Konuşmadan anlaşmak mümkün mü?

CHP Genel Başkanı Deniz Baykal, Kuzey Irak ile temas kurmanın PKK ile ilişki kurmak anlamına geleceğini söyledi.

MHP Genel Başkanı Devlet Bahçeli de, Kuzey Irak ile ilişki kuranın "İmralı canisi" ile aynı fotoğrafa girmek olduğunu söylüyor.

İki liderin de görüşü, Barzani ile kurulacak diplomatik ilişkinin PKK'yı tanıma anlamına geleceği ve Kerkük'ün Kürt bölgesinin bir parçası haline gelmesine yardım edeceği yolunda.

Önce şunu iyice anlamak gerek: Türkiye, Kuzey Irak ve Türkmen bölgesinde etkin olma hakkını, TBMM'nin tezkereyi reddettiği gün kaybetti.

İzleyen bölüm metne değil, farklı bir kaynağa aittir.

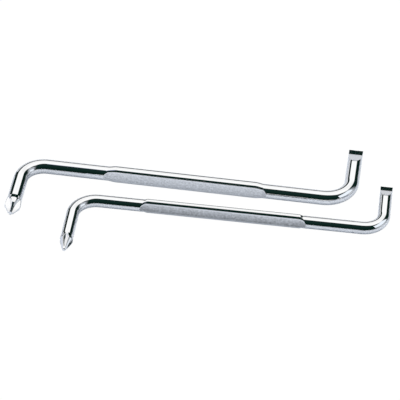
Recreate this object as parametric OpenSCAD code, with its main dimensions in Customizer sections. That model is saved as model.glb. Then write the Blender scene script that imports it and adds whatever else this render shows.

Defalarca yazdım, bir daha yazayım: Türkiye ile ABD arasında imzalanan "Memorandum of Understanding" belgesinin amacı Türkiye'nin, ABD'nin Irak hareketi nedeniyle Kuzey Irak'ta doğabilecek gelişmeleri önlemekti.

Gelişmeler Türkiye'nin öngördüğü gibi çıktı, ama şimdi uzaktan seyretmekle yetiniyoruz.

Hatırlayacaksınız, tezkerenin konuşulduğu günlerde PKK da etkin olduğu bölgelerde tezkerenin reddi için gösteriler yapıyordu.

Bu durumda Türkiye'nin, Kuzey Irak'taki PKK varlığından kaynaklanan sorunları nasıl çözülecek?

Türkiye'nin, ABD koruması altındaki Kuzey Irak'a bir askeri operasyon yapması mümkün görünüyor mu?

Zorla yapma olanağına sahip olmadığımız ortada olduğuna göre geriye ne kalıyor: Konuşup anlaşmak.

"Barzani ile konuşma" diyen muhalefetin, sorunun çözümü için ne önerdiğini de öğrenmek gerekmiyor mu?

E-postadan bomba çıktı!

MİLLİ Eğitim Bakanı Hüseyin Çelik, dün bir açılış töreninde yaptığı konuşmada şunları söyledi:

"Bomba gibi bir haber veriyorum. Telekom'la işbirliği halinde bir çalışma yapıyoruz. İlkokul 4. sınıftan yukarı tüm öğrencilerimize ücretsiz e-mail adresi vereceğiz."

Bakan Çelik'in bu haberinin "nasıl bir bomba" olduğunu anlayamadım. İnternette google'dan tutun yahoo'ya, hotmail'e kadar bir sürü "ücretsiz e-posta adresi" veren kuruluş var.

İsteyen, herhangi bir ücret ödemeden istediği gibi bir e-posta adresi alıp kullanabilir.

Acaba Bakan Çelik "bomba haber" derken "ücretsiz internet hizmetini mi kastetti" diye merak ettim, ama konuşmayı tekrar okuyunca gördüm ki üstüne basarak "e-mail" diyor.

Bunu okuyunca, "İnşallah Çelik, yolda bir e-posta adresi bulursa bomba diye götürüp karakola teslim etmez" diye düşündüm.